Testing Importance (PIMP)
The main idea behind PIMP is to test if an observed \(\hat{PFI}_j^{obs}\) score is significantly greater than expected under the \(H_0\) of \(X_j\) being not important i.e. \(H_0:\) Feature \(X_j\) is conditionally independent of \(y\).
Approximate null distribution of PFI scores under \(H_0\) by repeated permuting \(y\) as it breaks relationships to all features and PFI scores reflect the noise. Now you can assess the significance of PFI scores via tail probability under \(H_0\) and use this as a feature importance score
The algorithm is given below
For \(b \in \{1,...,B\}\): Permute \(y\), retrain model on \((X, y^{(b)})\). Compute \(\hat{PFI}_j^{(b)}\) for each feature \(j\)
Train the model on original data \((X, y)\)
For each feature \(j \in \{1,...,p\}\), compute \(\hat{PFI}_j^{obs}\) with unpermuted \(y\). Fit a probability distribution to \(H_0\) scores and compute the p-value.
PFI not only breaks association between \(X_S\) and \(y\), it also breaks association between \(X_S\) and \(X_{-S}\) i.e. \(\mathbb{P}(X_S, X_{-S}) \neq \mathbb{P}(\tilde{X_S}, X_{-S})\) leading to issues when extrapolating.

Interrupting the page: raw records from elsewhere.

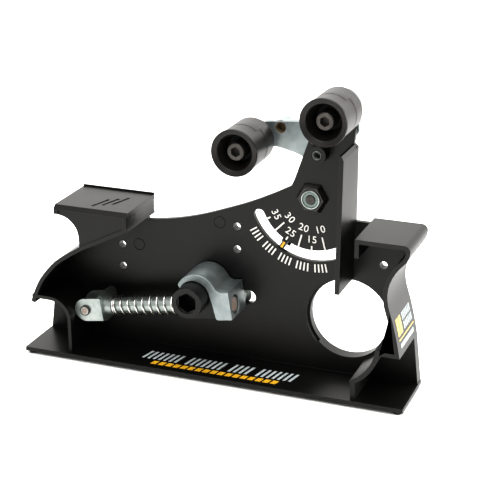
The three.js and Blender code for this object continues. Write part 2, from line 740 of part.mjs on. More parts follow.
const guideWasher = () => ring(GUIDE.along, GUIDE.up, 2, 7.2, 6.5, 7.7, 24);

function guideScrew() {
  const { along: x, up } = GUIDE;
  return combine(
    [cylinder(x, up, 1.55, 0.6, 8.3, 12), cylinder(x, up, 3.4, 7.8, 10.2, 20)],
    [hexPrism(x, up, 2.6, 9, 12)],
  );
}

// ---- assembly -----------------------------------------------------------------------
const model = new THREE.Group();
model.position.y = DEPTH_SHIFT;

const strut = new THREE.Group();
strut.position.set(STRUT.x, 0, STRUT.z);
strut.rotation.y = -radians(STRUT.tilt);
model.add(strut);

function place(name, geometry, look, parent = model) {
  const mesh = new THREE.Mesh(geometry, finish(...look));
  mesh.name = name;
  parent.add(mesh);
}

place('main_body', mainBody(), BODY_PLASTIC);

const footSpots = [[-139, -37], [138.5, -37], [-139, 4.5], [138.5, 4.5]];
footSpots.forEach(([x, y], i) => {
  const foot = new THREE.CylinderGeometry(3.2, 2.7, FOOT_HEIGHT, 20);
  foot.rotateX(Math.PI / 2);
  foot.translate(x, y, FOOT_HEIGHT / 2);
  place(`foot_${i + 1}`, foot, RUBBER);
});

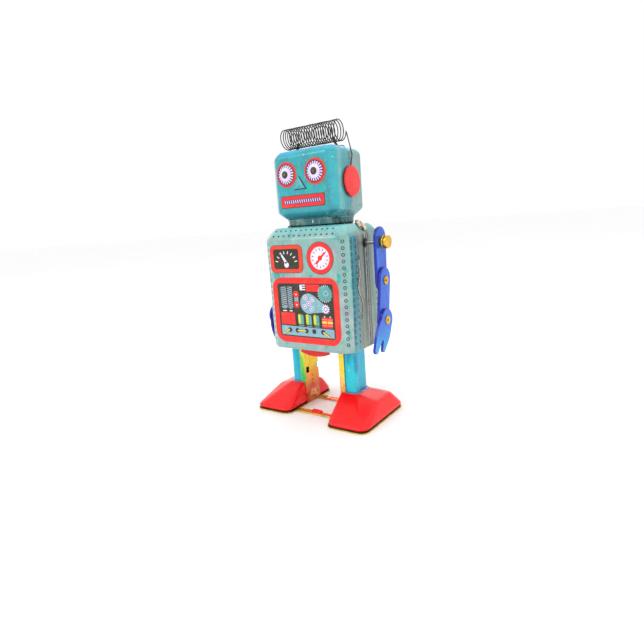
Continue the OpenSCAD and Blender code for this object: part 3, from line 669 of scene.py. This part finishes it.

CFI instead replaces \(X_S\) with perturbed \(\tilde{X_S}\) such that the joint distribution between the features is preserved but the association with the target \(y\) is broken i.e. \(\mathbb{P}(X_S, X_{-S}) = \mathbb{P}(\tilde{X_S}, X_{-S})\) and \(\tilde{X_S} \perp \!\!\! \perp y\)
This can be done for example by conditionally perturbing features
§8.04: Leave One Covariate Out (LOCO)
Learn a model \(\hat{f}_{-j}\) on \(\mathbb{D}_{train, -j}\) and compute the \(L_1\) loss difference for each sample in \(\mathbb{D}_{test}\)
The LOCO is then \(med(\Delta_j^{(i)})\). If you instead use the mean then it is simple comparing the empirical risk - \(R_{emp}(\hat{f}_{-j}) - R_{emp}(\hat{f})\).
Whilst it is easy to implement, it doesn’t provide insight into a specific model (only the learner). Furthermore model training is often stochastic and noisy so refits are not the best solution. They are also computationally intensive.